On 16/09/05, Mark Carter wrote:
> This is not a troll, honest, so please bear with me ...
> I'm a C/C++/VBA programmer (although the former 2 are several years old
> for me), with a sprinkling of Python. Needless to say, I was looking to
> see if there were any better ways of doing things. I've given things
> like Ruby and Scheme a bit of peck, and failed to get particularly
> enthusiastic about them. Two very interesting choices, though, appear to
> be Lisp and Haskell. It struck me that Lisp was, perhaps, the Ultimate
> Programming Language, the One True Language to rule them all; except
> that I always kept abandoning it for one reason or another (fiddly
> installation, lack of libraries, compatability problems, cost, possible
> license issues, etc.). My current foray in Haskell seems encouraging.
> wxHaskell installed a breeze, and seems quite usable (even though I'm a
> raw n00b to the language, and admittedly haven't grokked the semantics,
> and all this IO a -> IO ()
> business). On the one hand, it seems kinda academic, but on the other,
> it looks like it wants to be practical, too.
> Bearing this in mind, and hoping you can see where I'm coming from, I
> think my question is: shouldn't you guys be using Lisp?
Well, there are a number of reasons which people might have for
choosing one over the other. I think you'll find that many Haskellites
are familiar with one or more variants of lisp and ML.
I'll try to provide some reasons that I find Haskell a fun and
pleasant programming language to write things in. (Actually, a fair
bit moreso than any other language that I've come across.)
One is that Haskell is lazily evaluated, and I really find that a lot
more natural than strict evaluation. It opens up a lot of ways of
writing code and thinking about code which would otherwise be
unavailable. In a strict language, you have to jump through some hoops
whenever infinite or very large amounts of data come along. You tend
to have to use different methods than you would for small data
structures in order to compute only small parts at any one time, and
throw away the parts that you're done with explicitly. In a lazy
language, a list is a list, and a tree is a tree, and the same
functions and techniques apply to them. Even if your data are
moderately sized, there are often times that the easiest algorithm to
write involves a large intermediate data structure, though you'll only
look at it one piece at a time, and maybe won't look at all of it.
With lazy evaluation, you're not penalized for doing things that way.

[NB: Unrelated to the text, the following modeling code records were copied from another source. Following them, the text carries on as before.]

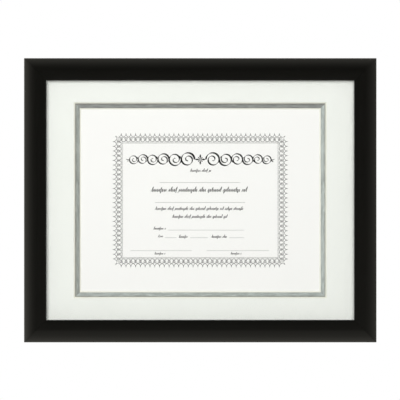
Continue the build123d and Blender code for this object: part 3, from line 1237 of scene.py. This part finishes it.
class FRAME_OT_pen_work(bpy.types.Operator):
    """Draw the ornament, the waved lines and the rules on the sheet"""

    bl_idname = "certificate_frame.pen_work"
    bl_label = "Pen Work"
    bl_options = {"REGISTER", "UNDO"}

    def execute(self, context):
        settings = context.scene.certificate_frame.sheet
        tree = pen_work_tree(ink_lines_tree())
        ink = surface("printing_ink", printing_ink, settings)
        rule_width = settings.rule_width / mm
        ruled = [stroke([(x - length / 2, y), (x + length / 2, y)], rule_width)
                 for x, y, length in rules]
        waved = [wave for line in waved_lines for wave in waves(*line)]
        drawings = {
            "certificate_ornament": (running_scroll(settings.nib), settings.hairline_share),
            "certificate_rosette": (rosette(), 1.0),
            "certificate_waves": (waved, wave_hairline),
            "certificate_rules": (ruled, 1.0),
        }
        for name, (strokes, hairline_share) in drawings.items():
            inputs = {
                "Thickness": settings.ink_thickness,
                "Nib Angle": settings.nib_angle,
                "Hairline Share": hairline_share,
                "Ink": ink,
            }
            drawing = grow(name, line_mesh(name, strokes), tree, inputs, sheet_placement())
            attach(drawing, frame_body)
        return {"FINISHED"}


# Back


class FRAME_OT_boards(bpy.types.Operator):
    """Finish the filler board and the backing board"""

    bl_idname = "certificate_frame.boards"
    bl_label = "Boards"
    bl_options = {"REGISTER", "UNDO"}

    def execute(self, context):
        settings = context.scene.certificate_frame.back
        card = surface("filler_card", paper, settings.filler, *card_tooth)
        finish(["filler_board"], card)
        finish(["backing_board"], surface("brown_hardboard", hardboard, settings))
        return {"FINISHED"}


class FRAME_OT_hardware(bpy.types.Operator):
    """Finish the turn buttons, screws, hangers, nails and corner V-nails"""

    bl_idname = "certificate_frame.hardware"
    bl_label = "Hardware"
    bl_options = {"REGISTER", "UNDO"}

    def execute(self, context):
        steel = surface("zinc_steel", zinc_plate, context.scene.certificate_frame.back)
        starts = ("turn_button", "hanger", "corner_v_nails")
        finish([name for name in nodes if name.startswith(starts)], steel)
        return {"FINISHED"}


class FRAME_OT_bumpers(bpy.types.Operator):
    """Finish the soft pads at the lower corners"""

    bl_idname = "certificate_frame.bumpers"
    bl_label = "Bumpers"
    bl_options = {"REGISTER", "UNDO"}

    def execute(self, context):
        rubber = surface("bumper_rubber", soft_rubber, context.scene.certificate_frame.back)
        finish(["wall_bumpers"], rubber)
        return {"FINISHED"}


# Stage


# The floor turns white to the eye between these distances from the frame, in metres. Nearer, it
# keeps this share of white. Its own grey goes from the first tone to the second.
floor_fade = (0.6, 3.5)
floor_white = 0.5
floor_tones = (0.86, 0.9)


def seen_directly(path):
    """1 for rays from the camera, also through glass, and 0 for others."""
    return math("MAXIMUM", path["Is Camera Ray"], path["Is Transmission Ray"])


def studio_floor(tree):
    """A pale floor that keeps shadows near the frame and fades to plain white far away."""
    place = result(tree, "ShaderNodeTexCoord", output="Object")
    far = fade(vector_math("LENGTH", place, output="Value"), *floor_fade, floor_white, 1.0)
    path = results(tree, "ShaderNodeLightPath")
    seen = math("MAXIMUM", seen_directly(path), path["Is Glossy Ray"])
    grey = shades(noise(place, scale=3, detail=4), (1, 1, 1), *floor_tones)
    pale = result(tree, "ShaderNodeBsdfDiffuse", {"Color": grey})
    white = result(tree, "ShaderNodeEmission", {"Color": (1, 1, 1, 1), "Strength": 1.0})
    return result(tree, "ShaderNodeMixShader", {0: far * seen, 1: pale, 2: white})


# What gloss mirrors, by the share of the turn from straight in front to straight behind.
room_levels = (
    (0.0, 0.0), (0.02, 0.02), (0.06, 0.06), (0.09, 0.1), (0.13, 0.14), (0.175, 0.18),
    (0.23, 0.25), (0.28, 0.31), (0.345, 0.41), (0.56, 0.41), (0.78, 0.95), (1.0, 0.8),
)
room_colour = (1, 0.97, 0.86, 1)
# Change of the room's level from its middle to its right.
room_slant = -0.33
# The heights over which the room's table comes up, its level, and how that changes with height.
table_edges = (0.01, -0.24)
table_level = 0.33
table_slope = 0.55


def studio_world(settings):
    """White to the camera, an even light on surfaces, and a room for gloss to mirror.

    The room is white behind the frame, grey at its sides and dark in front of it. It is a little
    brighter to the left than to the right, and its table is pale.
    """
    world = bpy.data.worlds.new("studio")
    world.use_nodes = True
    world.cycles.sampling_method = "NONE"
    tree = world.node_tree
    tree.nodes.clear()
    x, y, z = separate(result(tree, "ShaderNodeTexCoord", output="Generated"))
    ramp = add(tree, "ShaderNodeValToRGB", {"Fac": math("MULTIPLY_ADD", y, 0.5, 0.5)})
    elements = ramp.color_ramp.elements
    while len(elements) < len(room_levels):
        elements.new(0.5)
    for element, (place, grey) in zip(elements, room_levels):
        element.position = place
        element.color = (grey, grey, grey, 1)
    walls = Value(ramp.outputs[0]) * math("MULTIPLY_ADD", x, room_slant, 1.0)
    table = fade(z, *table_edges, 0.0, table_level)
    near = math("MULTIPLY_ADD", z, table_slope, 1.0)
    level = math("MINIMUM", math("MULTIPLY_ADD", table, near, walls), 1.0)
    room = result(tree, "ShaderNodeBackground", {"Color": room_colour, "Strength": level})
    path = results(tree, "ShaderNodeLightPath")
    light = math("MAXIMUM", seen_directly(path), settings.ambient)
    plain = result(tree, "ShaderNodeBackground", {"Color": (1, 1, 1, 1), "Strength": light})
    mixed = result(tree, "ShaderNodeMixShader", {0: path["Is Glossy Ray"], 1: plain, 2: room})
    add(tree, "ShaderNodeOutputWorld", {"Surface": mixed})
    return world


# Lamps: place from the frame's middle in metres, side of the square lamp, and watts.
lamps = {
    "key_left": ((-0.4, -1.3, 0.34), 0.45, 10.6),
    "fill_right": ((0.36, -1.4, 0.14), 0.45, 7.2),
    "back_left": ((-1.2, 1.9, 0.9), 0.8, 20),
    "back_right": ((1.2, 1.9, 0.6), 0.8, 16),
}


class FRAME_OT_stage(bpy.types.Operator):
    """Set the floor, the lamps, the room and the camera"""

    bl_idname = "certificate_frame.stage"
    bl_label = "Stage"
    bl_options = {"REGISTER", "UNDO"}

    def execute(self, context):
        scene = context.scene
        settings = scene.certificate_frame.stage
        scene.view_settings.view_transform = "Standard"

        half = settings.floor_size / 2
        corners = [(-half, -half, 0), (half, -half, 0), (half, half, 0), (-half, half, 0)]
        mesh = bpy.data.meshes.new("floor")
        mesh.from_pydata(corners, [], [(0, 1, 2, 3)])
        mesh.materials.append(new_material("studio_floor", studio_floor))
        floor = put("floor", mesh)
        floor.location = (middle.x, middle.y, middle.z - settings.floor_drop)
        floor.visible_glossy = False

        for name, (place, size, watts) in lamps.items():
            light = bpy.data.lights.new(name, "AREA")
            light.size = size
            light.energy = watts
            lamp = put(name, light)
            lamp.location = middle + Vector(place)
            lamp.rotation_euler = (-Vector(place)).to_track_quat("-Z", "Y").to_euler()
            lamp.visible_glossy = False
            lamp.visible_camera = False

        scene.world = studio_world(settings)

        lens = bpy.data.cameras.new("camera")
        lens.lens = lens.sensor_width * settings.view_distance / settings.view_width
        camera = put("camera", lens)
        camera.location = middle + Vector(settings.view_offset)
        camera.location.y = glass_low.y - settings.view_distance
        camera.rotation_euler = (pi / 2, 0, 0)
        scene.camera = camera
        return {"FINISHED"}


operators = (
    FRAME_OT_moulding, FRAME_OT_glass, FRAME_OT_mats, FRAME_OT_sheet, FRAME_OT_border,
    FRAME_OT_pen_work, FRAME_OT_boards, FRAME_OT_hardware, FRAME_OT_bumpers, FRAME_OT_stage,
)


class FRAME_PT_panel(bpy.types.Panel):
    """Lists the steps that make the frame, and their sizes and colours"""

    bl_label = "Certificate Frame"
    bl_idname = "FRAME_PT_panel"
    bl_space_type = "VIEW_3D"
    bl_region_type = "UI"
    bl_category = "Frame"

    def draw(self, context):
        settings = context.scene.certificate_frame
        for operator in operators:
            self.layout.operator(operator.bl_idname)
        for group in ("moulding", "mats", "sheet", "back", "stage"):
            box = self.layout.box()
            values = getattr(settings, group)
            for name in values.__annotations__:
                box.prop(values, name)


classes = (
    MouldingSettings, MatSettings, SheetSettings, BackSettings, StageSettings, FrameSettings,
    *operators, FRAME_PT_panel,
)


def register():
    for each in classes:
        bpy.utils.register_class(each)
    bpy.types.Scene.certificate_frame = PointerProperty(type=FrameSettings)


def unregister():
    del bpy.types.Scene.certificate_frame
    for each in reversed(classes):
        bpy.utils.unregister_class(each)


def main():
    register()
    for operator in operators:
        group, name = operator.bl_idname.split(".")
        getattr(getattr(bpy.ops, group), name)()


if __name__ == "__main__":
    main()
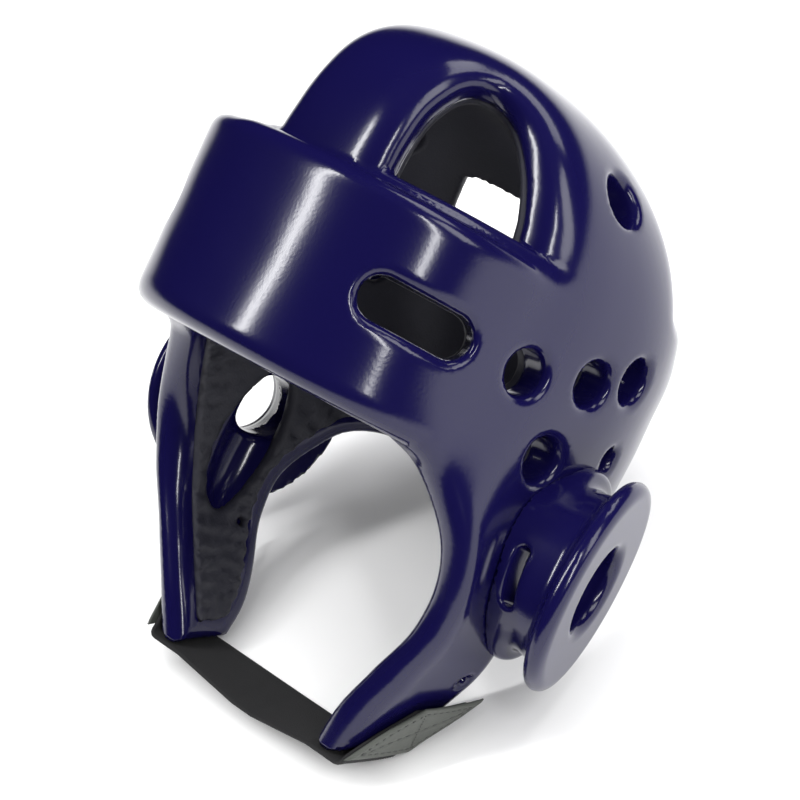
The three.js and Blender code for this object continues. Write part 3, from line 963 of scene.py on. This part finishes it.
def add_light(name, place, size, power):
    """Light box that faces the head. Its place is from the ear line, as the photograph's view has it."""
    light = bpy.data.lights.new(name, "AREA")
    light.shape = "RECTANGLE"
    light.size, light.size_y = size
    light.energy = power
    lamp = bpy.data.objects.new(name, light)
    facing = (-Vector(place)).to_track_quat("-Z", "Y").to_matrix().to_4x4()
    lamp.matrix_world = lean() @ Matrix.Translation(Vector(place)) @ facing
    bpy.context.scene.collection.objects.link(lamp)
    return lamp


def build_lights():
    add_light("strip_left", (-0.9, -1.6, 1.4), (0.2, 1.3), 26)
    add_light("strip_right", (1.4, -0.7, 0.9), (0.14, 1.0), 12)
    add_light("box_right", (1.9, 0.3, 1.4), (0.8, 1.4), 18)
    add_light("box_back", (0.3, 1.2, 2.0), (1.4, 0.8), 14)
    fill = add_light("fill", (0.1, -0.2, 2.5), (2.5, 2.5), 60)
    fill.visible_glossy = False


def build_world():
    world = bpy.data.worlds.new("studio")
    world.use_nodes = True
    world.node_tree.nodes["Background"].inputs["Color"].default_value = (1, 1, 1, 1)
    world.node_tree.nodes["Background"].inputs["Strength"].default_value = 0.55
    world.cycles_visibility.glossy = False
    bpy.context.scene.world = world


def build_camera():
    """The photograph's view, turned back with the head from its pitch in the photograph to its rest."""
    azimuth, elevation = math.radians(50), math.radians(26.5)
    look = Vector((
        -math.sin(azimuth) * math.cos(elevation),
        math.cos(azimuth) * math.cos(elevation),
        -math.sin(elevation),
    ))
    camera = bpy.data.cameras.new("camera")
    camera.lens = 117
    camera.sensor_width = 36
    view = bpy.data.objects.new("camera", camera)
    upright = look.to_track_quat("-Z", "Y").to_matrix().to_4x4()
    place = Matrix.Translation(Vector((0.7479, -0.6287, 0.5261)))
    view.matrix_world = lean() @ place @ upright
    bpy.context.scene.collection.objects.link(view)
    bpy.context.scene.camera = view


build_shell()
build_lining()
build_cups()
build_strap()
for side, name in ((1, "left"), (-1, "right")):
    build_patch(side, name)
    build_stitches(side, name)
build_floor()
build_lights()
build_world()
build_camera()
bpy.context.scene.view_settings.view_transform = "Standard"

Of course, there are times when you really want strict evaluation, and
Haskell has ways to provide that. I find that they are relatively
Another reason is that it is statically type checked. The type system
in Haskell is quite expressive, and I find that it helps to catch bugs
to an incredible extent, and also to structure the way that you think
about code. With algebraic datatypes and the collection of standard
data structures in the libraries, you also don't lose very much
flexibility over dynamically typed structures.
The type system also helps you jump into unfamiliar code. People tend
to write Haskell code which uses types in order to distinguish and
catch those things which are obviously incorrect. When trying to sort
out how a piece of code works, or how to extend it, there is a
somewhat more restricted way that things could be fitting together at
any one point, so it's easier to figure out what's going on, and pin
down the places where you might want to extend things. You can often
go quite a long way in understanding code just by looking at the
I also find that just through using Haskell, and being around the
Haskell community, I expose myself to a lot of exciting computer
science research. I'm still quite impressed that category theory has
found practical applications so quickly. :) Haskell people in general
seem to be experimenting with new kinds of abstractions and seeing how
far they can be taken in being put to practical use. Haskell itself
seems to be developing in directions which serve this experimentation,
and at the same time is becoming more and more practical.
Anyway, these are just some highlights of what I find fun about it,
and of course none of this is meant in any way to detract from all the
other great languages out there. Exploring different programming
languages is a lot of fun and can really expand the way that you think
about code. I encourage you to do so as much as possible.